In summary, in this study, we report the observation of dislocations at the tip of growing dendrites within bulk LLZTO samples. By utilizing Dark Field X-ray Microscopy, we have closely examined the micro-environment around the dendrite tips, shedding light on their growth behavior. This finding suggests an intriguing link between dendrite growth and dislocation formation. Notably, the characteristics of low dislocation mobility and density in ceramics led us to infer that these dislocations could originate from the stress induced by dendrite expansion. Due to the low dislocation mobility and low dislocation density in ceramics we conclude that the dislocations are likely connected to the dendrite and nucleate from the stress emitted by its growth. Those dislocations could also pose a weakness in the material allowing for easier fracture in certain directions, allowing for the dendrite to branch out. Looking ahead, carrying out additional operando DFXM measurements could offer deeper insights into the dynamics of dendrite growth and deformation, helping to validate the proposed connection between dendrites and dislocations. Additionally, the fundamental investigations presented in this article could benefit future research work on manipulating dislocation density in ceramics to potentially curb dendrite growth Strategies like enhancing material entropy or employing advanced sintering methods might provide avenues to explore this avenue further.

Methods

Samples

Czochralski drawn Li6.5La3Zr1.5Ta0.5O12 single crystals were oriented with Laue Diffraction and cut with a diamond wire saw into 3 × 2 × 0.5 mm cuboids. The 3 × 2 mm sides were mechanically thinned to 200 μm thickness and polished with SiC grinding paper with P1200, P2400 and P4000 grit size and final polishing using diamond paste of 3, 1 and 0.25 μm particle size. The samples were put in a 0.1M HCl solution for around 20 s to remove Li2CO3 contamination layers, rinsed with isopropyl alcohol and transferred into an Ar filled glovebox (O2 and H2O levels below <1 ppm). Two opposite 200 μm × 3 mm sides were coated with a molten LiSn (30 wt% Sn) alloy. The coated sample was placed in a homemade setup, where it was put on between two brass current collectors, with a white foam below for contrast, which were closed via a screw. The estimated pressure in the setup is below 5.5 kPa, which is three orders of magnitude below what is used during battery assembly55. The measurement setup is shown in Supplementary Fig. 3.
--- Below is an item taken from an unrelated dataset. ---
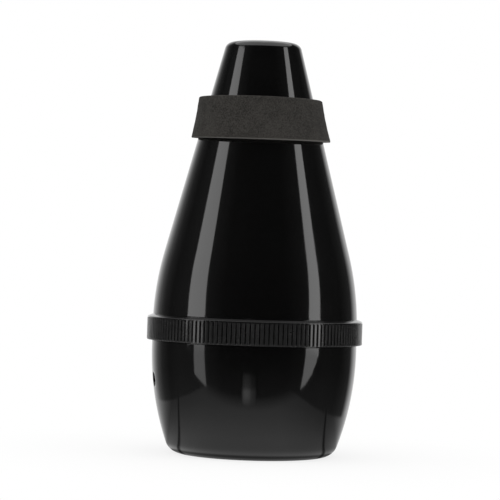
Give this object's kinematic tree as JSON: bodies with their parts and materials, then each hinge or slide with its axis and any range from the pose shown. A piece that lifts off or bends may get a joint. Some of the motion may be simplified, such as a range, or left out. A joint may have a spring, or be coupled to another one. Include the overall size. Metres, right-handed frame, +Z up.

Operando optical microscopy measurements

After focusing on the region of interest with the optical microscope a current density between 1 and 10 mA/cm2 was applied for 5–20 s at 25 ± 1 °C to the symmetric LiSnLLZTOLiSn cell using a Solartron Modulab XM ECS, to facilitate dendrite propagation. The progress of the dendrite in the solid electrolyte was observed via optical microscopy and the process was being captured on video. The current was stopped when the dendrite reached around halfway through the electrolyte. After the dendrite was grown the samples were placed in a membrane box and vacuum sealed for shipping to the ESRF. There the samples were stored in an Argon filled glovebox O2 and H2O levels below <0.5 ppm) until the measurement.

Ex situ dark field X-ray microscopy measurements

DFXM experiments were performed at the ID06-HXM beamline of the European Synchrotron Radiation Facility33. Shortly before the measurement the LLZTO containing dendrites was removed from the Ar-filled glovebox and placed on the mounting bracket. During the whole measurement (8 h) the sample is exposed to air, though the effect on the region of interest, the dendrites and surrounding region within the LLZTO, should be negligible. Using 17 keV photons selected by a Si monochromator with a ΔE/E bandwidth of 10−4, the beam was focused vertically using a Compound Refractive Lens (CRL) comprising 58 1D Be lenslets. The effective focal length was 72 cm, yielding a horizontal and vertical beam profile of approximately 200 × 0.6 μm2 (FWHM), respectively. A single plane through the crystal was illuminated by the horizontal line beam, defining the observation plane of the microscope. After near-field alignment, the near-field camera was removed, and the image was magnified by an X-ray objective lens consisting of 88 Be parabolic lenslets. The CRL was aligned 269 mm from the sample along the diffracted beam using a far-field detector. With an X-ray magnification of Mx = 17.9× , the far-field detector employed an indirect X-ray detection scheme and a visible microscope with a 2160 × 2560 pixel PCO.edge sCMOS camera. Positioned 5030 mm from the sample, the visible optics in the far-field detector provided two objective options (10× and 2× ) for an effective pixel size of 0.75 μm or 3.75 μm, respectively. This study focuses on the analysis of 10× magnification images (M = 179×), therefore most of the far-field DFXM images shown in this manuscript are at 10× magnification unless otherwise mentioned. Three scan types were conducted: rocking scans, mosaicity scans, and axial strain scans. Rocking scans involved a tilt angle ϕ range of Δϕ= 0.15° in 25 steps (0.006° per step) to map displacement gradient tensor field components. Mosaicity scans and axial strain scans assessed distortions along orthogonal tilts χ and ϕ, and the 2θ axis, respectively. Voxels were associated with (HKL) pole figure subsets, allowing the generation of Center of Mass (COM) maps for voxel-level (HKL) orientation. Finally, axial strain scans quantified residual strain by scanning the 2θ axis (Δ2θ = 0.01°) and were reconstructed into the COM maps.